No circularity: framework and simulation presented as independent of target data

full rationale

The abstract and claims describe a physics-guided global-local tone mapping driven by RAW distribution priors together with a separate physics-based simulation pipeline that synthesizes outputs across spectral sensitivities, illuminants, and non-idealities. No quoted equations, self-citations, or descriptions show any prediction or result reducing by construction to fitted parameters from the same evaluation data, nor any uniqueness theorem or ansatz imported solely from the authors' prior work. The central claim of joint training across heterogeneous sensors therefore rests on externally verifiable physics modeling rather than definitional or statistical self-reference, making the derivation self-contained.

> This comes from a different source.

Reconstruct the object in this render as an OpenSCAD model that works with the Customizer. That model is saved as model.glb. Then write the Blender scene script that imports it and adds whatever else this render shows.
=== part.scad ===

Axiom & Free-Parameter Ledger

0 free parameters · 1 axioms · 1 invented entities

The central claim rests on the unverified effectiveness of RAW distribution priors and the realism of the physics-based simulation pipeline; no explicit free parameters or invented entities are detailed in the abstract.

axioms (1)
  • domain assumption Sensor-induced variations can be factored into global tonal correction and spatially adaptive local color adjustment driven by RAW distribution priors
    Invoked to enable joint training across heterogeneous sensors.
invented entities (1)
  • Physics-based RAW simulation pipeline no independent evidence
    purpose: Synthesize realistic sensor outputs spanning spectral sensitivities, illuminants, and non-idealities
    Introduced to support cross-sensor generalization training.